Non mi rispecchio per niente in questo personaggio. Da mai. Neanche dall’inizio. Posso giustificarlo, capirlo, ma non credo di essere così. Nella scelta finale non mi riconosco ma neppure nel modo di interpretare la sua crisi. La sua reazione non mi somiglia, se guardo il film. Certo, il film racconta proprio questo: ritrovarsi in una situazione del genere fa saltare le certezze. A che serve il film? Nel momento in cui vedi il film, se il regista ha messo in scena bene la storia, se parteggi per qualcuno, si può prendere posizione. Nella vita può essere non portata fino in fondo. Riguardo alla gerarchia dei valori aderisco al personaggio interpretato da Alessandro Gassman, che non è tra il cuore all’etica, piuttosto sull’Esercitare finalmente e in maniera cruciale la figura di padre.

Da neo padre quale sei (anzi neo bis padre, per coniare un neologismo scemo) come pensi ti comporteresti in una situazione analoga?

Ho due figli molto piccoli, due anni e tre mesi, lontani da possibilità simili, lontani dall’estraneità e la lontananza che hanno questi genitori con questi figli. È troppo presto per avere la preoccupazione di mostrare, e dimostrare, cosa è bene e cosa è male. La cosa che mi piace, ora, è assicurargli una presenza, l’idea che loro possano percepire che io ci sono per loro.

Da quando hai esordito alla regia in una tua opera prima (La città ideale, 2012) è cambiato il tuo modo di lavorare per altri registi? Ti capita di pensare "questa scena la girerei diversamente"? O ti capitava negli anni prima di fare un film tuo e proprio questo ti ha fatto decidere di provare a fare il grande salto?

No. È un vero piacere tornare a fare solo l’attore e non doversi preoccupare di come mettere in scena una storia. Quando faccio l’attore riprecipito in una sorta di ignoranza della grammatica del cinema.

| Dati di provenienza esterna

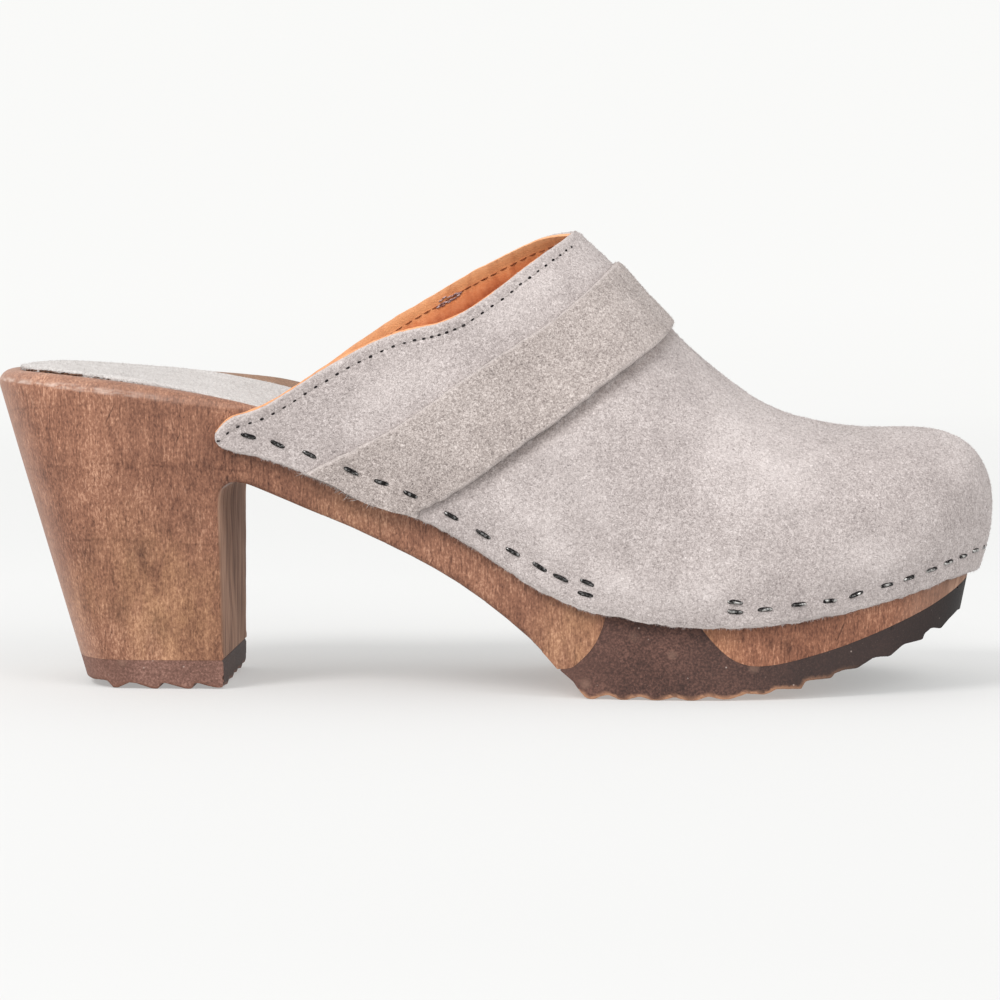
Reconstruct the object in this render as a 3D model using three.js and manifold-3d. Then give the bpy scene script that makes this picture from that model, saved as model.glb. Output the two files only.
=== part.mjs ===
// A women's heeled wooden clog, right foot, open at the heel.
// A two-piece carved wooden sole (heel and shank, and toe) is joined under the ball of the foot by a rubber
// outsole that fills the flex gap between them. A suede upper is fixed round the edge of the wood, a wide
// suede strap lies over the instep, and a suede insole lies on the footbed.
// Millimetres. The tables use x from the back of the heel seat towards the toe, y towards the inner (medial)
// side of the foot and z up from the floor. The group is then moved so that its origin is the centre of the
// bounding box's underside.
import * as THREE from "three";
import { mergeVertices } from "three/addons/utils/BufferGeometryUtils.js";
import Module from "manifold-3d";

const wasm = await Module();
wasm.setup();

// ---- driving dimensions ------------------------------------------------------------------------------
const TOE_X = 234.5; // foremost point of the wooden sole
const TOE_Y = 5; // sideways place of that point: a right foot's toe leans to the inner side
const HEEL_CAP_R = 30; // length of the rounded back of the heel seat
const GAP = 0.3; // clearance between touching pieces
const WALL = 2.2; // upper: suede and lining together
const STRAP_T = 1.6; // strap thickness
const BACK_LEAN = 0.3; // the heel's back runs forward this much for each millimetre down
const BACK_TOP = 73; // height where the back of the heel starts to lean
const LIFT_H = 7; // height of the rubber heel lift
const BREAST_X = 56.8; // front face of the heel block
const RIM_R_HEEL = 3.8, RIM_R_FRONT = 1; // rounding of the footbed's rim
const TAPER_Z = 56; // the heel block narrows below this height
const TAPER_LAT = 0.145; // narrowing per millimetre, outer side
const TAPER_MED = 0.105; // narrowing per millimetre, inner side
const THROAT_X = 139.8; // top of the collar on the instep
const TAIL_X = 56.2; // rearmost point of the upper
const TOE_RAKE = 0.2; // the sole's toe end runs back this much for each millimetre down, below the wood
const RIDGE_SWELL = 0.8; // how evenly the upper's outward swell is spread over its height
const STRAP_STANDOFF = 0.8; // how far the strap's front edge lifts off the upper
const INSOLE_X0 = 5.6, INSOLE_X1 = 224; // ends of the insole
const INSOLE_EDGE = 0.52; // the insole's thickness at its edges, as a share of the middle

// ---- tables ------------------------------------------------------------------------------------------
// Half widths of the sole at its top edge, before the ends are rounded.
const SOLE_PLAN = [
  { x: 0, lat: 29.6, med: 29.6 },
  { x: 30, lat: 30.5, med: 30.5 },
  { x: 50, lat: 30.5, med: 30.5 },
  { x: 70, lat: 30.1, med: 29.8 },
  { x: 90, lat: 30.6, med: 28.4 },
  { x: 110, lat: 33.0, med: 29.2 },
  { x: 130, lat: 36.3, med: 33.4 },
  { x: 145, lat: 38.7, med: 38.2 },
  { x: 160, lat: 40.3, med: 42.4 },
  { x: 175, lat: 40.6, med: 44.6 },
  { x: 190, lat: 40.6, med: 45.2 },
  { x: 236, lat: 40.6, med: 45.2 },
];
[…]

E ne sono contento. È una condizione privilegiata occuparsi solo del personaggio. La regia è stata una esperienza esaltante che mi piacerebbe ripetere. Neanche prima di esordire alla regia, ho mai pensato a suggerire al regista come fare una scena: se tu mi dai una due pagine e mi chiedi come la metteresti in scena io non so da dove cominciare. Non ho un mondo iconografico figurativo di accumulazione di film visti per cui traduco in immagini e in film. La visione, per me, comincia con la scrittura reale della sceneggiatura, allora spuntano le immagini, dalle parole: non ho capacità di pensare di essere un regista se non in questo senso.

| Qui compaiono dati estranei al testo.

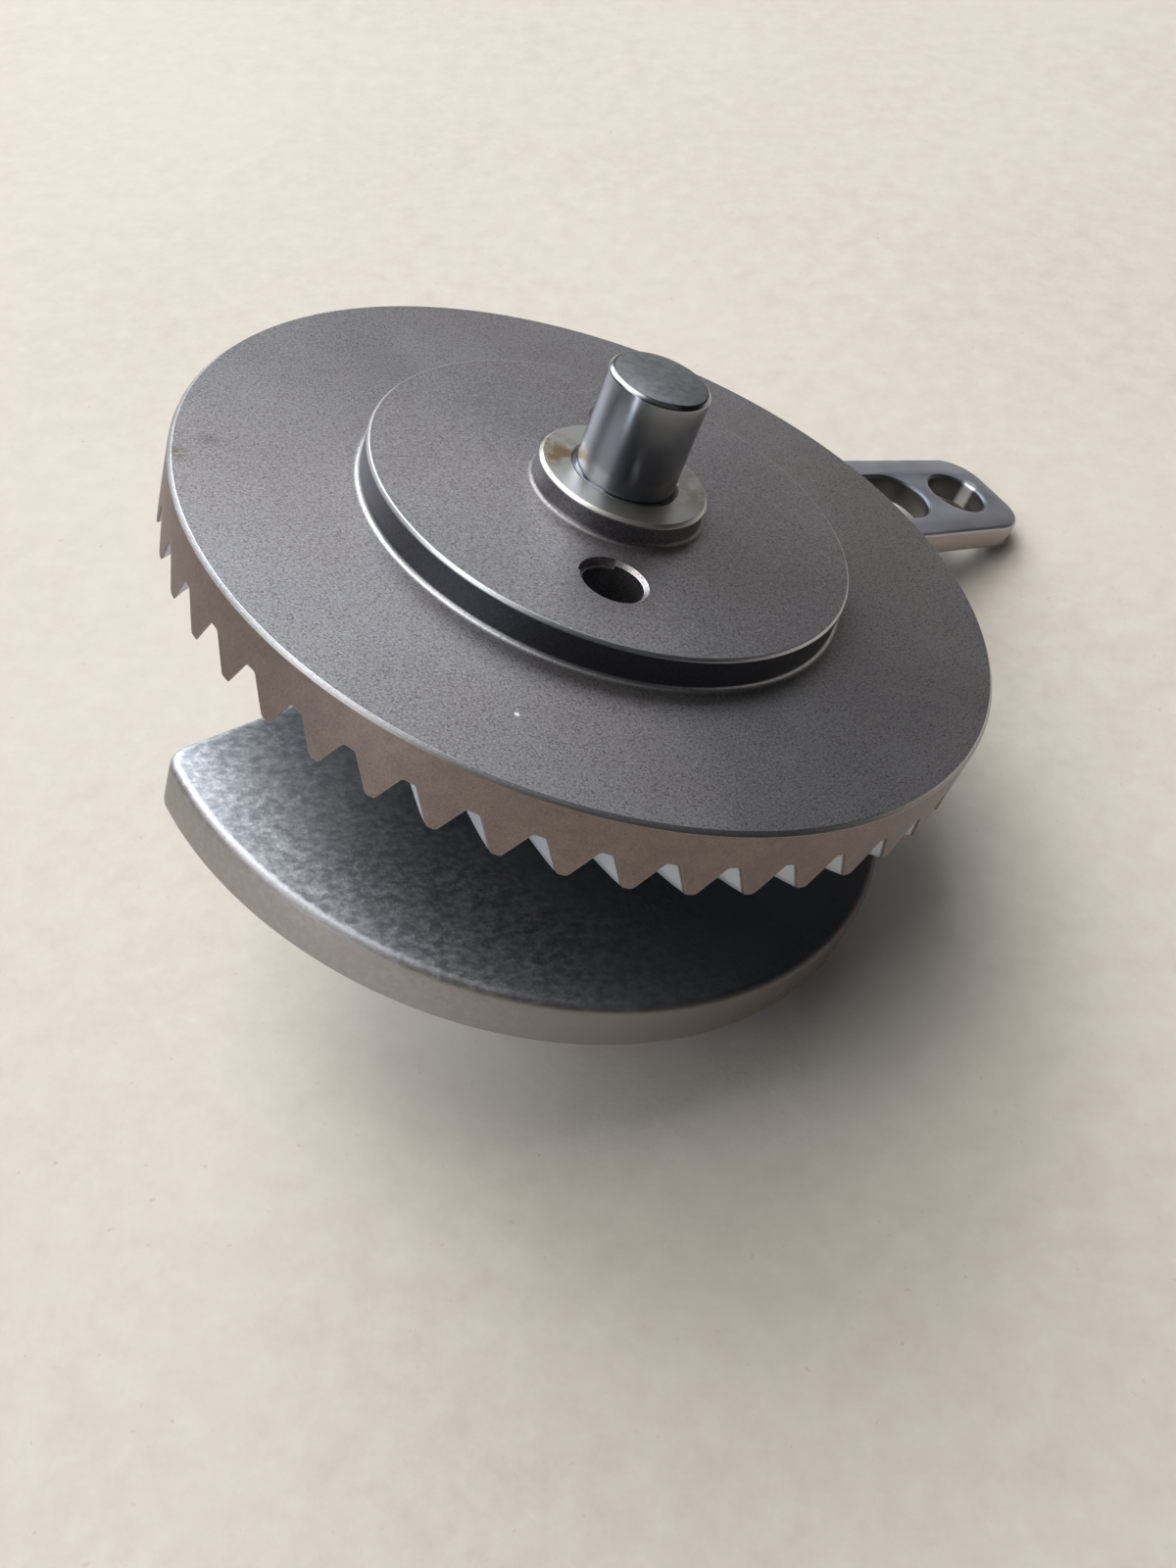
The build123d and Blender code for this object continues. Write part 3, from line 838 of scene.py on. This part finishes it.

Come ti prepari a un personaggio? Ci sono dei metodi, dei riti ripetuti in ogni film o ogni volta è diverso?

Ogni volta è diverso, il personaggio, il tipo di film, il tempo a disposizione. Una costante: non preparo mai il personaggio in maniera totale prima di arrivare sul set. Abbozzo. Aspetto i primi due-tre giorni con regista, attori e luoghi per precisare gli elementi abbozzati. Nelle prime giornate tutto da coerenza all’intuizione che si era manifestata in precedenza.

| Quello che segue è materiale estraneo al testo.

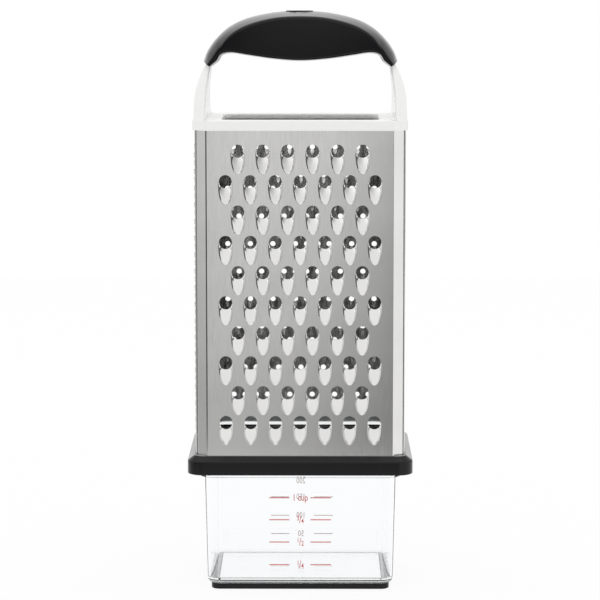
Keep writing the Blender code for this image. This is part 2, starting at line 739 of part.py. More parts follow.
def make_grip():
    pairs = grip_pairs()
    outer, inner = pairs[0]
    across = (outer - inner).normalized()
    travel = Vector((across.y, -across.x)) * GRIP_END_EDGE
    sections = [grip_section(outer + travel, inner + travel, GRIP_END_DEPTH, GRIP_END_EDGE)]
    for i, (outer, inner) in enumerate(pairs):
        share = i / (len(pairs) - 1)
        depth = GRIP_END_DEPTH + (GRIP_DEPTH - GRIP_END_DEPTH) * math.sin(share * math.pi / 2)
        sections.append(grip_section(outer, inner, depth))
    grip = add_object("grip", strap_solid(sections + mirrored(sections[:-1])), SOFT)
    core = add_object("core", strap_solid(handle_sections(SEAT)), SOFT)
    cut(grip, core, "DIFFERENCE")
    pocket_floor = pairs[-1][0].y - (INLAY_HEIGHT - INLAY_STAND) - SEAT
    pocket = [
        (oval(INLAY_LENGTH / 2 + SEAT, INLAY_WIDTH / 2 + SEAT), pocket_floor),
        (oval(INLAY_LENGTH / 2 + SEAT, INLAY_WIDTH / 2 + SEAT), pocket_floor + 4 * INLAY_HEIGHT),
    ]
    cut(grip, add_object("pocket", stack_solid(pocket), SOFT), "DIFFERENCE")
    shade(grip.data)
    low = pocket_floor + SEAT
    high = low + INLAY_HEIGHT
    inlay = [
        (oval(INLAY_LENGTH / 2, INLAY_WIDTH / 2), low),
        (oval(INLAY_LENGTH / 2, INLAY_WIDTH / 2), high - 2 * INLAY_DOME),
        (oval(INLAY_LENGTH / 2 - INLAY_DOME, INLAY_WIDTH / 2 - INLAY_DOME), high - INLAY_DOME),
        (oval(INLAY_LENGTH / 3, INLAY_WIDTH / 3), high),
    ]
    add_object("grip_inlay", stack_solid(inlay), BLACK, True)


def oval(half_x, half_y):
    points = []
    for i in range(INLAY_SIDES):
        angle = 2 * math.pi * i / INLAY_SIDES
        points.append((half_x * math.cos(angle), half_y * math.sin(angle)))
    return points


def main():
    for old in list(bpy.data.objects):
        bpy.data.objects.remove(old)
    make_foot()
    make_container()
    make_base_frame()
    make_base_skirt()
    make_sheets()
    make_fine_panel()
    make_handle_frame()
    make_grip()


main()
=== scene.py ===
"""Looks of the box grater on its measuring container: fine meshes, finishes, light and camera.

Metres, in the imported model's frame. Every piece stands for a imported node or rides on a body.
"""

import math

import bmesh
import bpy
from mathutils import Matrix, Vector
from mathutils.geometry import delaunay_2d_cdt


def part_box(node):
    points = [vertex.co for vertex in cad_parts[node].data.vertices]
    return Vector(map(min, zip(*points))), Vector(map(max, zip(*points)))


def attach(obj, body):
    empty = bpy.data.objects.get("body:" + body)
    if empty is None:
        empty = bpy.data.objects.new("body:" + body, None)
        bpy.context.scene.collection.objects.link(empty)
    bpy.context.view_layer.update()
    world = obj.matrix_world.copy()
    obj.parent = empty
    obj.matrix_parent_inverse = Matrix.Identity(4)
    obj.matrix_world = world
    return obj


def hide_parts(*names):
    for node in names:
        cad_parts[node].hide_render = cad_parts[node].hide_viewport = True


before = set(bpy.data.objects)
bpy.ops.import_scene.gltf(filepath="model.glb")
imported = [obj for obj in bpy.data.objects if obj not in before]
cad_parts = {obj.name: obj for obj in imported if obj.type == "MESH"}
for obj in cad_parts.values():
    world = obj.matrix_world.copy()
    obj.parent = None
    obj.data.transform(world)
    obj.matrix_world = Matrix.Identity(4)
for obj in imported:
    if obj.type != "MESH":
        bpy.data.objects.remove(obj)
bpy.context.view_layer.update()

MM = 0.001

# Gaps and gauges
SEAT = 0.3 * MM  # gap between pieces that rest on each other
SHEET = 0.6 * MM
WALL = 1.5 * MM  # hard plastic walls inside the tube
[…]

Come vedi il cinema italiano attuale? Da quando hai iniziato (con I cento passi a Venezia nel 2000) cosa è cambiato?

Non penso che il cinema italiano sia in crisi a meno che non lo sia da sempre. Ogni anno due o tre film belli escono, sono pochi sono tanti, chissà, ma mi chiedo: esiste un cinema italiano? Qual è? Quello parlato in lingua italiana? Mi ricordo L’imbalsamatore, ebbe su di me un forte impatto. Non c’è una cosa che accomuna tutto il cinema italiano. Il panorama è frastagliato, regionalismo, non ci sono più scuole, non c’è comunicazione tra gli autori. Sono tante voci solitarie che se poi il film è bello escono fuori dal coro. Dal mio punto di vista che un regista si dica "che film faccio?" vuol dire che non è un autore. È proprio il contrario, uno deve essere invaso da una questione e quella cosa non può che essere la storia che vuole raccontare. Non si può disgiungere tra la vita e l’opera, si smargina tra una cosa e l’altra. Un autore che porta un mondo interiore scaraventa nel mondo fuori un universo che prima non c’era. Quindi film belli si, se ne vedono, autori chissà. Bisogna verificare se ci sono e chi sono e che tenuta hanno, che slancio ha la gittata della loro ispirazione.